• **Exercise objective**: Read the data and repeat it in full, exactly.

• **Data entries**:
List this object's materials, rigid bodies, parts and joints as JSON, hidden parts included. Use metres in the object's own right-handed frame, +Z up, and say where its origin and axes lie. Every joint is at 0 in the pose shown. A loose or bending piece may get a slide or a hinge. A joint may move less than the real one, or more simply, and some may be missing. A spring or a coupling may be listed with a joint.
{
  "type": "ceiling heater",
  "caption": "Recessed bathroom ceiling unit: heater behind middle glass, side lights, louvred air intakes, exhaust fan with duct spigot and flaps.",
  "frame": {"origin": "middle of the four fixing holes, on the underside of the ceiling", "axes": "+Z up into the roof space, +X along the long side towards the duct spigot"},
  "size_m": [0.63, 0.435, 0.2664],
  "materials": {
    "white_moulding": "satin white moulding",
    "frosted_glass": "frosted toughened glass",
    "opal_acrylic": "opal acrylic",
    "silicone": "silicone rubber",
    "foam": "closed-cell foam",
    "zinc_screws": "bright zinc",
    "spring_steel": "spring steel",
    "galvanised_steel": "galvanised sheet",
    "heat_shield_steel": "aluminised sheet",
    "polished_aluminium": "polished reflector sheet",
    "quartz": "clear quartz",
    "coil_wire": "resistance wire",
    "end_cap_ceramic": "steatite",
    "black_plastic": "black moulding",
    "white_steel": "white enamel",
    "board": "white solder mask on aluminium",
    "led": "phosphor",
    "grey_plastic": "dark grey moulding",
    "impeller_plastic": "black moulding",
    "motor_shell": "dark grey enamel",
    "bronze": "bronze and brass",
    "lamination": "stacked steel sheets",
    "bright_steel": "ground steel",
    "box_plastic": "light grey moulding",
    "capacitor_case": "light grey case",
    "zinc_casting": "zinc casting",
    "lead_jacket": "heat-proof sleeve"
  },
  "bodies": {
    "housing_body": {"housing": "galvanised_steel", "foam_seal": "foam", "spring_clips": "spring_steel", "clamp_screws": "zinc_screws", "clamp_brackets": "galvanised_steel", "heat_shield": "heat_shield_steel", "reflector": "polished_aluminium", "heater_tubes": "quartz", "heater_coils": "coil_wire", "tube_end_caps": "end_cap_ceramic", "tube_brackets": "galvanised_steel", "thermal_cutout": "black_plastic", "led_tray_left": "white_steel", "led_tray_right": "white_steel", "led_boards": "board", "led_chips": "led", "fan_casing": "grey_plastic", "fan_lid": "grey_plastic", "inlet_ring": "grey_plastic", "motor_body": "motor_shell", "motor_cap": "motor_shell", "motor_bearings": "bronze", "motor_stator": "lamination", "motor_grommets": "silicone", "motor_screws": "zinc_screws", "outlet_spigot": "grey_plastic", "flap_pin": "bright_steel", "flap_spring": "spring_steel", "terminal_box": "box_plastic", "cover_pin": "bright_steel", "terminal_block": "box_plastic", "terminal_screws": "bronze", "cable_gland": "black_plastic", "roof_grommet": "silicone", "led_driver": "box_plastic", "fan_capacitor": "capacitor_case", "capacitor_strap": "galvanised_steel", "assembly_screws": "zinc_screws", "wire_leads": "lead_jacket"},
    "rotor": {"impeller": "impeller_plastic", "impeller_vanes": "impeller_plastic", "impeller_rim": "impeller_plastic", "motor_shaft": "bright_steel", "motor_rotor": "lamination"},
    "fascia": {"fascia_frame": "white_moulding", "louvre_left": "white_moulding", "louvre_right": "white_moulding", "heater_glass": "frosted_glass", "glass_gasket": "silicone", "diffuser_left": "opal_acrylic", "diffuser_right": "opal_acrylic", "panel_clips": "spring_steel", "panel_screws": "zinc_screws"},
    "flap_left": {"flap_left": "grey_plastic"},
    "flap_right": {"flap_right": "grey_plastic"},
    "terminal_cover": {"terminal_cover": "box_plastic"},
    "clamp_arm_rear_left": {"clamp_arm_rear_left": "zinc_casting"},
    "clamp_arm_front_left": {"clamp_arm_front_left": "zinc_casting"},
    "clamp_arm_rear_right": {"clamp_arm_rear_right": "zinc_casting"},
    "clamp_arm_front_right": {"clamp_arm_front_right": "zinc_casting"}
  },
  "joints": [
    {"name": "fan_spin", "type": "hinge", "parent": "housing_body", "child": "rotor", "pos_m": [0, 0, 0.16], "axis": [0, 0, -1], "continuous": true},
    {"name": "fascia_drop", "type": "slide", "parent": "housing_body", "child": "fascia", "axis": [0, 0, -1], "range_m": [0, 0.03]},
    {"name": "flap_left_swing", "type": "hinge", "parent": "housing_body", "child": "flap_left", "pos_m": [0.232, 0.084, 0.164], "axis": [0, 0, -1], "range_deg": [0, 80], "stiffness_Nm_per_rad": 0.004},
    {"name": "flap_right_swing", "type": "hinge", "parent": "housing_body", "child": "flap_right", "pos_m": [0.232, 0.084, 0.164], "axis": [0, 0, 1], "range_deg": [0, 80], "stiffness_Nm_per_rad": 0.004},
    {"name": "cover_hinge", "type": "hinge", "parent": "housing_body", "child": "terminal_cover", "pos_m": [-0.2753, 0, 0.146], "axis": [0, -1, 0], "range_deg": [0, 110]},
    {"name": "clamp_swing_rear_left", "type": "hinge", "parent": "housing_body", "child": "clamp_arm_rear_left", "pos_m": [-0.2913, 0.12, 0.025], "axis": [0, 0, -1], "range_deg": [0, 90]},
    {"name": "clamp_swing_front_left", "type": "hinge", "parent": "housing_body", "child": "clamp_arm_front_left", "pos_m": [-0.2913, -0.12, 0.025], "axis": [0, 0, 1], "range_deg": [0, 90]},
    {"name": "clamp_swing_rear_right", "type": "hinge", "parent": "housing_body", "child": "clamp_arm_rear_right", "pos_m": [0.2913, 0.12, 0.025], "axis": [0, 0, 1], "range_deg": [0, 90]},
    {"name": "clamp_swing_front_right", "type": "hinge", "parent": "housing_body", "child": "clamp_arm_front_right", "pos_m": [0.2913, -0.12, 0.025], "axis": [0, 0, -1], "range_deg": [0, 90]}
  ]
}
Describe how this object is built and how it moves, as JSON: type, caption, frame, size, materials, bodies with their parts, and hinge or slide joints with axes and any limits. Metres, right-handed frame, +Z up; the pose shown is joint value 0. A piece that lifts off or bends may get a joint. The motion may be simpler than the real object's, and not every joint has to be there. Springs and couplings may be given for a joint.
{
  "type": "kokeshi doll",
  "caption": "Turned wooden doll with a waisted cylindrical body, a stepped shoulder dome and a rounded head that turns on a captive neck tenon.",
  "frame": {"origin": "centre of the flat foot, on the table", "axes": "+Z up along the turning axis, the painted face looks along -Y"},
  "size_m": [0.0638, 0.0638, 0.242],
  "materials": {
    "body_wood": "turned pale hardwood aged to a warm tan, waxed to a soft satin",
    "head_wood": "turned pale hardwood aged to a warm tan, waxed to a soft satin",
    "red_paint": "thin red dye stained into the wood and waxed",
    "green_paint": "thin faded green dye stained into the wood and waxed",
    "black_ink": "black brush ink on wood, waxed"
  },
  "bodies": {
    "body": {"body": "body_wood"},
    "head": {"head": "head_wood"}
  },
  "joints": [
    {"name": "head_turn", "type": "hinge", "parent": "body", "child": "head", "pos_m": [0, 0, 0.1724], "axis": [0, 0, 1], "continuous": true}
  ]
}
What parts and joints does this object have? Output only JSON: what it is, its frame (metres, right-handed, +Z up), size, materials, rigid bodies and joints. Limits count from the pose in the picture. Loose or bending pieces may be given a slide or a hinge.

• **Written answer**:
List this object's materials, rigid bodies, parts and joints as JSON, hidden parts included. Use metres in the object's own right-handed frame, +Z up, and say where its origin and axes lie. Every joint is at 0 in the pose shown. A loose or bending piece may get a slide or a hinge. A joint may move less than the real one, or more simply, and some may be missing. A spring or a coupling may be listed with a joint.
{
  "type": "ceiling heater",
  "caption": "Recessed bathroom ceiling unit: heater behind middle glass, side lights, louvred air intakes, exhaust fan with duct spigot and flaps.",
  "frame": {"origin": "middle of the four fixing holes, on the underside of the ceiling", "axes": "+Z up into the roof space, +X along the long side towards the duct spigot"},
  "size_m": [0.63, 0.435, 0.2664],
  "materials": {
    "white_moulding": "satin white moulding",
    "frosted_glass": "frosted toughened glass",
    "opal_acrylic": "opal acrylic",
    "silicone": "silicone rubber",
    "foam": "closed-cell foam",
    "zinc_screws": "bright zinc",
    "spring_steel": "spring steel",
    "galvanised_steel": "galvanised sheet",
    "heat_shield_steel": "aluminised sheet",
    "polished_aluminium": "polished reflector sheet",
    "quartz": "clear quartz",
    "coil_wire": "resistance wire",
    "end_cap_ceramic": "steatite",
    "black_plastic": "black moulding",
    "white_steel": "white enamel",
    "board": "white solder mask on aluminium",
    "led": "phosphor",
    "grey_plastic": "dark grey moulding",
    "impeller_plastic": "black moulding",
    "motor_shell": "dark grey enamel",
    "bronze": "bronze and brass",
    "lamination": "stacked steel sheets",
    "bright_steel": "ground steel",
    "box_plastic": "light grey moulding",
    "capacitor_case": "light grey case",
    "zinc_casting": "zinc casting",
    "lead_jacket": "heat-proof sleeve"
  },
  "bodies": {
    "housing_body": {"housing": "galvanised_steel", "foam_seal": "foam", "spring_clips": "spring_steel", "clamp_screws": "zinc_screws", "clamp_brackets": "galvanised_steel", "heat_shield": "heat_shield_steel", "reflector": "polished_aluminium", "heater_tubes": "quartz", "heater_coils": "coil_wire", "tube_end_caps": "end_cap_ceramic", "tube_brackets": "galvanised_steel", "thermal_cutout": "black_plastic", "led_tray_left": "white_steel", "led_tray_right": "white_steel", "led_boards": "board", "led_chips": "led", "fan_casing": "grey_plastic", "fan_lid": "grey_plastic", "inlet_ring": "grey_plastic", "motor_body": "motor_shell", "motor_cap": "motor_shell", "motor_bearings": "bronze", "motor_stator": "lamination", "motor_grommets": "silicone", "motor_screws": "zinc_screws", "outlet_spigot": "grey_plastic", "flap_pin": "bright_steel", "flap_spring": "spring_steel", "terminal_box": "box_plastic", "cover_pin": "bright_steel", "terminal_block": "box_plastic", "terminal_screws": "bronze", "cable_gland": "black_plastic", "roof_grommet": "silicone", "led_driver": "box_plastic", "fan_capacitor": "capacitor_case", "capacitor_strap": "galvanised_steel", "assembly_screws": "zinc_screws", "wire_leads": "lead_jacket"},
    "rotor": {"impeller": "impeller_plastic", "impeller_vanes": "impeller_plastic", "impeller_rim": "impeller_plastic", "motor_shaft": "bright_steel", "motor_rotor": "lamination"},
    "fascia": {"fascia_frame": "white_moulding", "louvre_left": "white_moulding", "louvre_right": "white_moulding", "heater_glass": "frosted_glass", "glass_gasket": "silicone", "diffuser_left": "opal_acrylic", "diffuser_right": "opal_acrylic", "panel_clips": "spring_steel", "panel_screws": "zinc_screws"},
    "flap_left": {"flap_left": "grey_plastic"},
    "flap_right": {"flap_right": "grey_plastic"},
    "terminal_cover": {"terminal_cover": "box_plastic"},
    "clamp_arm_rear_left": {"clamp_arm_rear_left": "zinc_casting"},
    "clamp_arm_front_left": {"clamp_arm_front_left": "zinc_casting"},
    "clamp_arm_rear_right": {"clamp_arm_rear_right": "zinc_casting"},
    "clamp_arm_front_right": {"clamp_arm_front_right": "zinc_casting"}
  },
  "joints": [
    {"name": "fan_spin", "type": "hinge", "parent": "housing_body", "child": "rotor", "pos_m": [0, 0, 0.16], "axis": [0, 0, -1], "continuous": true},
    {"name": "fascia_drop", "type": "slide", "parent": "housing_body", "child": "fascia", "axis": [0, 0, -1], "range_m": [0, 0.03]},
    {"name": "flap_left_swing", "type": "hinge", "parent": "housing_body", "child": "flap_left", "pos_m": [0.232, 0.084, 0.164], "axis": [0, 0, -1], "range_deg": [0, 80], "stiffness_Nm_per_rad": 0.004},
    {"name": "flap_right_swing", "type": "hinge", "parent": "housing_body", "child": "flap_right", "pos_m": [0.232, 0.084, 0.164], "axis": [0, 0, 1], "range_deg": [0, 80], "stiffness_Nm_per_rad": 0.004},
    {"name": "cover_hinge", "type": "hinge", "parent": "housing_body", "child": "terminal_cover", "pos_m": [-0.2753, 0, 0.146], "axis": [0, -1, 0], "range_deg": [0, 110]},
    {"name": "clamp_swing_rear_left", "type": "hinge", "parent": "housing_body", "child": "clamp_arm_rear_left", "pos_m": [-0.2913, 0.12, 0.025], "axis": [0, 0, -1], "range_deg": [0, 90]},
    {"name": "clamp_swing_front_left", "type": "hinge", "parent": "housing_body", "child": "clamp_arm_front_left", "pos_m": [-0.2913, -0.12, 0.025], "axis": [0, 0, 1], "range_deg": [0, 90]},
    {"name": "clamp_swing_rear_right", "type": "hinge", "parent": "housing_body", "child": "clamp_arm_rear_right", "pos_m": [0.2913, 0.12, 0.025], "axis": [0, 0, 1], "range_deg": [0, 90]},
    {"name": "clamp_swing_front_right", "type": "hinge", "parent": "housing_body", "child": "clamp_arm_front_right", "pos_m": [0.2913, -0.12, 0.025], "axis": [0, 0, -1], "range_deg": [0, 90]}
  ]
}
Describe how this object is built and how it moves, as JSON: type, caption, frame, size, materials, bodies with their parts, and hinge or slide joints with axes and any limits. Metres, right-handed frame, +Z up; the pose shown is joint value 0. A piece that lifts off or bends may get a joint. The motion may be simpler than the real object's, and not every joint has to be there. Springs and couplings may be given for a joint.
{
  "type": "kokeshi doll",
  "caption": "Turned wooden doll with a waisted cylindrical body, a stepped shoulder dome and a rounded head that turns on a captive neck tenon.",
  "frame": {"origin": "centre of the flat foot, on the table", "axes": "+Z up along the turning axis, the painted face looks along -Y"},
  "size_m": [0.0638, 0.0638, 0.242],
  "materials": {
    "body_wood": "turned pale hardwood aged to a warm tan, waxed to a soft satin",
    "head_wood": "turned pale hardwood aged to a warm tan, waxed to a soft satin",
    "red_paint": "thin red dye stained into the wood and waxed",
    "green_paint": "thin faded green dye stained into the wood and waxed",
    "black_ink": "black brush ink on wood, waxed"
  },
  "bodies": {
    "body": {"body": "body_wood"},
    "head": {"head": "head_wood"}
  },
  "joints": [
    {"name": "head_turn", "type": "hinge", "parent": "body", "child": "head", "pos_m": [0, 0, 0.1724], "axis": [0, 0, 1], "continuous": true}
  ]
}
What parts and joints does this object have? Output only JSON: what it is, its frame (metres, right-handed, +Z up), size, materials, rigid bodies and joints. Limits count from the pose in the picture. Loose or bending pieces may be given a slide or a hinge.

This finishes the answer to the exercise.